Recorded data:
------
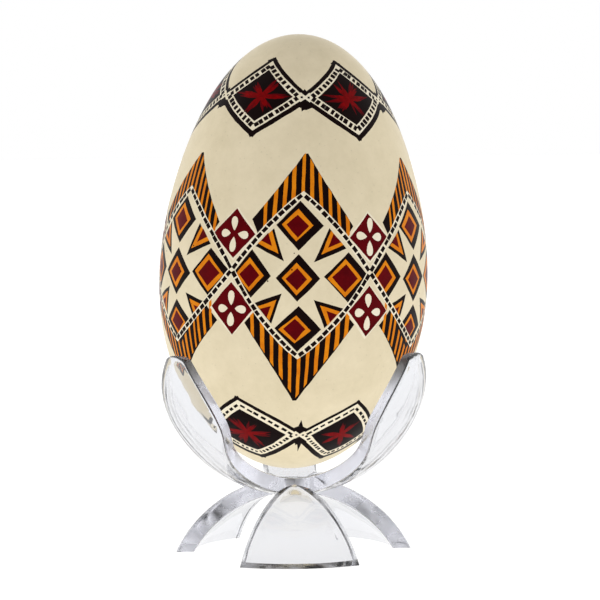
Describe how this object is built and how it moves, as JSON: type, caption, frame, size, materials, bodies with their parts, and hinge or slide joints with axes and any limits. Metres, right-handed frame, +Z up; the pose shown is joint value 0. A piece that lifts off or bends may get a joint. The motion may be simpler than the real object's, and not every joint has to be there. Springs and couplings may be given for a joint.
{
  "type": "decorated egg",
  "caption": "Hollow goose egg with a wax-resist dyed folk pattern, standing blunt end down in a clear plastic stand with arched prongs and legs.",
  "frame": {"origin": "on the surface the stand rests on, under the stand's vertical axis", "axes": "+Z up along the stand's axis; -Y towards the leg at the front, so prongs point to +Y and to the front left and front right; the egg leans 2.3 degrees to +X"},
  "size_m": [0.0558, 0.0565, 0.1077],
  "materials": {
    "eggshell": "dyed in black, orange and dark red on cream, satin varnish",
    "membrane": "dry papery skin",
    "clear_plastic": "clear, glossy, injection moulded"
  },
  "bodies": {
    "stand": {"egg_stand": "clear_plastic"},
    "egg": {"egg_shell": "eggshell", "shell_membrane": "membrane"}
  },
  "joints": [
    {"name": "egg_lift", "type": "slide", "parent": "stand", "child": "egg", "axis": [0, 0, 1], "range_m": [0, 0.035]}
  ]
}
------
Exercise description:
Write out the entire listing exactly.

Expected answer:
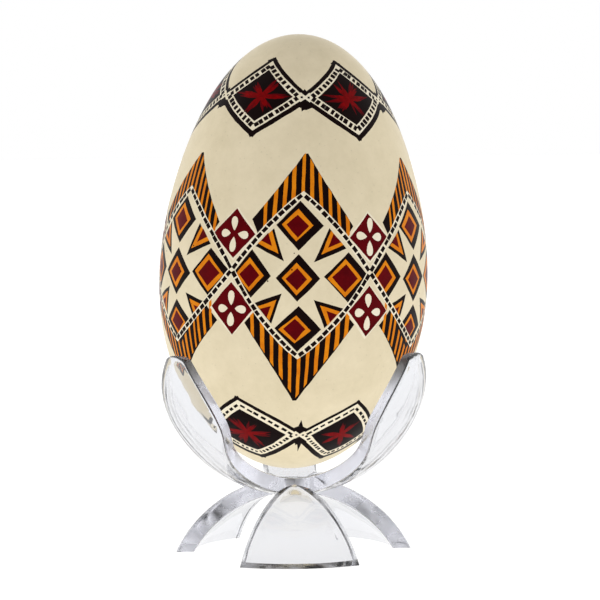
Describe how this object is built and how it moves, as JSON: type, caption, frame, size, materials, bodies with their parts, and hinge or slide joints with axes and any limits. Metres, right-handed frame, +Z up; the pose shown is joint value 0. A piece that lifts off or bends may get a joint. The motion may be simpler than the real object's, and not every joint has to be there. Springs and couplings may be given for a joint.
{
  "type": "decorated egg",
  "caption": "Hollow goose egg with a wax-resist dyed folk pattern, standing blunt end down in a clear plastic stand with arched prongs and legs.",
  "frame": {"origin": "on the surface the stand rests on, under the stand's vertical axis", "axes": "+Z up along the stand's axis; -Y towards the leg at the front, so prongs point to +Y and to the front left and front right; the egg leans 2.3 degrees to +X"},
  "size_m": [0.0558, 0.0565, 0.1077],
  "materials": {
    "eggshell": "dyed in black, orange and dark red on cream, satin varnish",
    "membrane": "dry papery skin",
    "clear_plastic": "clear, glossy, injection moulded"
  },
  "bodies": {
    "stand": {"egg_stand": "clear_plastic"},
    "egg": {"egg_shell": "eggshell", "shell_membrane": "membrane"}
  },
  "joints": [
    {"name": "egg_lift", "type": "slide", "parent": "stand", "child": "egg", "axis": [0, 0, 1], "range_m": [0, 0.035]}
  ]
}